The year of the Ponzi scheme will be followed by heightened regulation and more aggressive prosecutions, experts say, as U.S. officials respond to past failures.

Bernard Madoff's massive $65-billion fraud grabbed most of the headlines in 2009, but other schemes that paid early investors with money from new victims came to light as the recession dried up new money and Madoff-inspired vigilance boosted awareness.

As 2010 approaches, regulators and prosecutors are scrambling to uncover and pursue more fraudsters, while lawmakers seek to close regulatory gaps through legislation and give enforcement officials more resources.

John Coffee, a law professor at Columbia University, said the Securities and Exchange Commission became a significantly tougher enforcement agency in 2009 and will probably issue lots more criminal referrals next year.

The brief era of light-touch regulation... is gone, apparently, he said.

Big-time Ponzi cases brought by the SEC in 2009 included one against Texas financier Allen Stanford, who was accused of masterminding a $7-billion Ponzi scheme through his offshore bank on the Caribbean island of Antigua. He was also indicted on criminal charges and has pleaded not guilty.

Former SEC Chairman Harvey Pitt, who headed the agency from 2001 to 2003, said the scams underscored the failure of the regulatory system to provide the checks and balances needed to deter financial misconduct and to detect it early.

I think this has been an incredibly difficult year, he told Reuters Television. We've seen a lot of financial scandals, a great deal of misconduct, an economic meltdown and a concerted push now for meaningful regulatory reform.

Coffee said civil and criminal cases in the pipeline will result in monetary penalties in 2010 but probably will involve people lower in the food chain.

While the SEC filed 664 civil complaints in the past fiscal year -- and has pledged to maintain an aggressive enforcement regime in 2010 -- few major criminal actions related to the financial meltdown were brought by the Justice Department -- and some it did bring fizzled out.

In November, a jury acquitted two former Bear Stearns hedge fund managers of fraud in the first major prosecution arising from the collapse of mortgage-backed securities.

And just a few weeks later, a U.S. judge tossed out criminal and civil charges against Broadcom Corp's co-founder Henry Nicholas III and former Chief Financial Officer William Ruehle in a stock options backdating case.

The failed prosecutions do not bode well for other high-level prosecutions or civil settlements, Coffee said.

I'm fairly dubious we're going to see any CEOs. I don't think the evidence has been developed.

For William Black, a white-collar criminologist at the University of Missouri-Kansas City and a senior financial regulator during the savings and loan crisis two decades ago, the real scandal of 2009 was the failure to even have an indictment, much less a conviction, of any of the major senior insiders at the nonprime lending specialists.
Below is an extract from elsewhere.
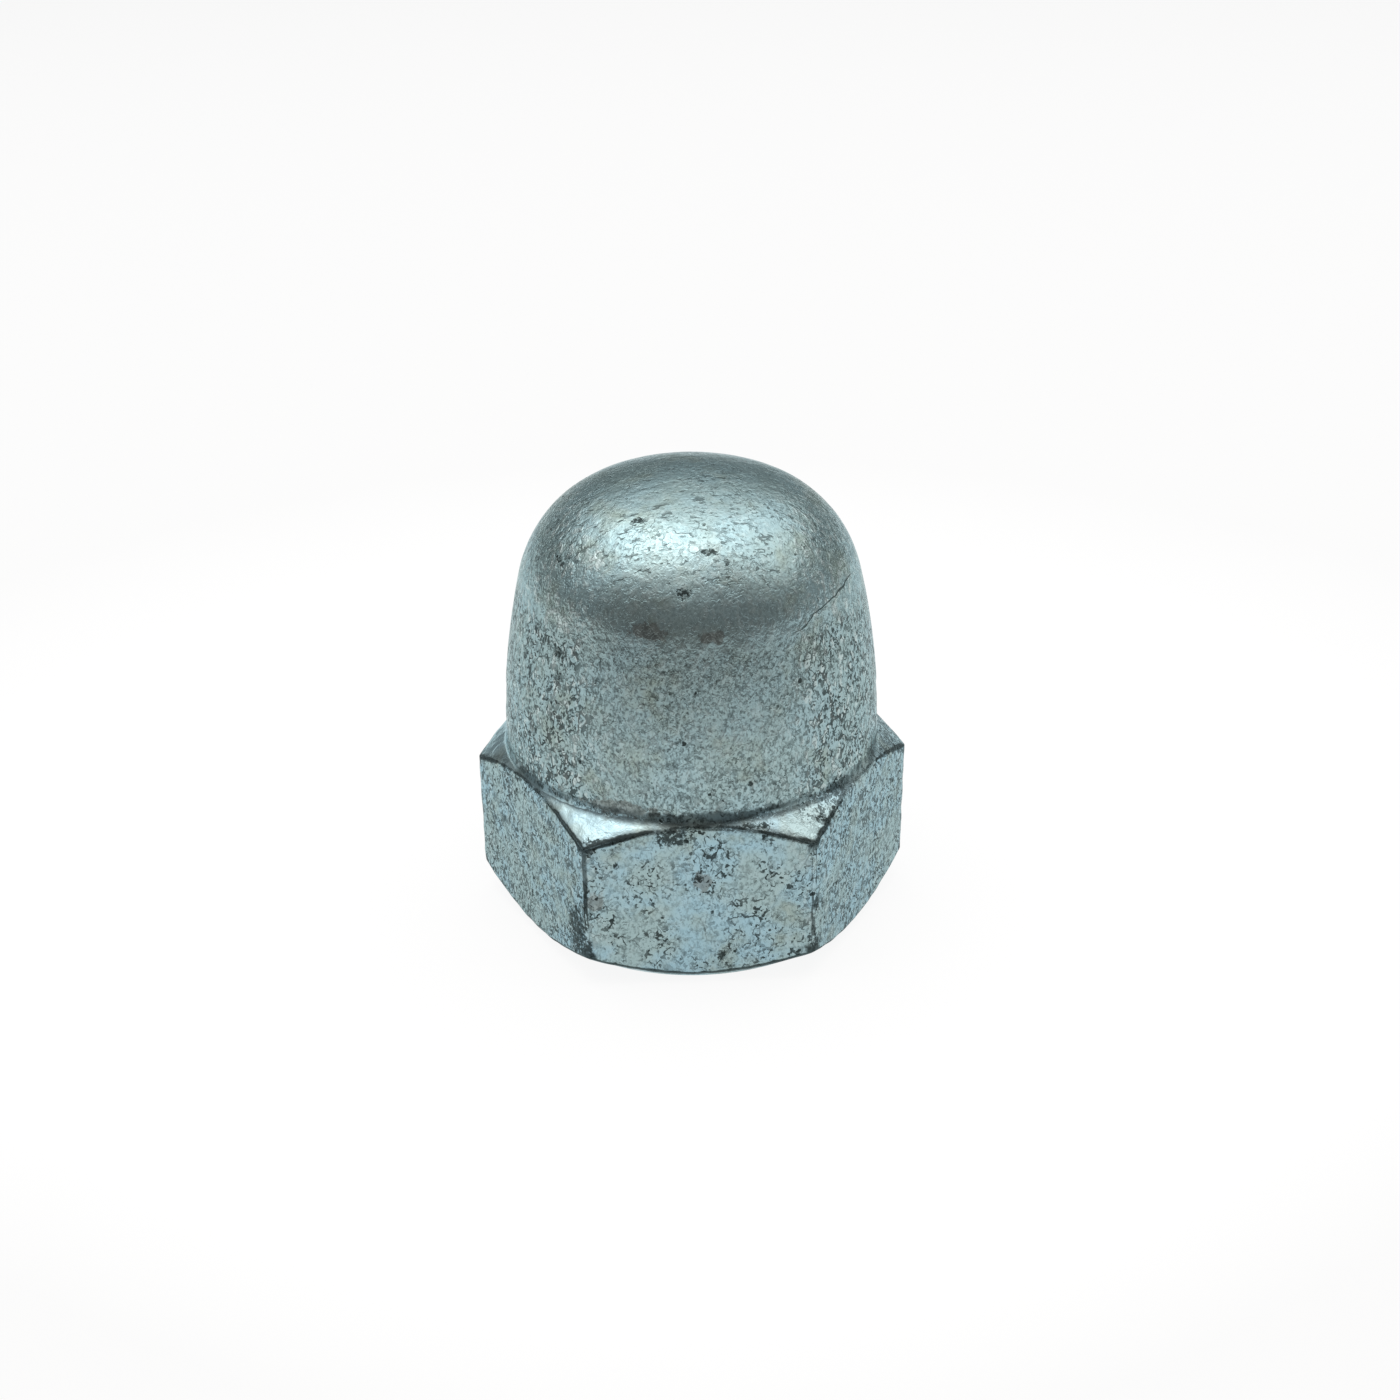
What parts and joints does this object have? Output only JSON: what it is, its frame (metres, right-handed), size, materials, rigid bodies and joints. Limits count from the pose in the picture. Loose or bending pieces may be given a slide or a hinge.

And the second biggest scandal... would be the regulators that didn't bark, he said. You can't get effective criminal prosecutions on any large scale against sophisticated frauds of this nature without very effective regulators.

In a bid to restore investor confidence, President Obama in May signed the Fraud Enforcement and Recovery Act, aimed at cracking down on the kinds of mortgage fraud and predatory lending that triggered the financial crisis.

Congress is expected to pass additional legislation early in 2010 to overhaul the financial regulatory system and give the SEC and other watchdog agencies more resources and authority to police shadowy corners of the financial markets.

I'd say there will be new people, more money and a sense of urgency about needing to project a strong cop on the beat, if only to increase and restore confidence in the markets, said David Martin, a securities lawyer at Covington & Burling.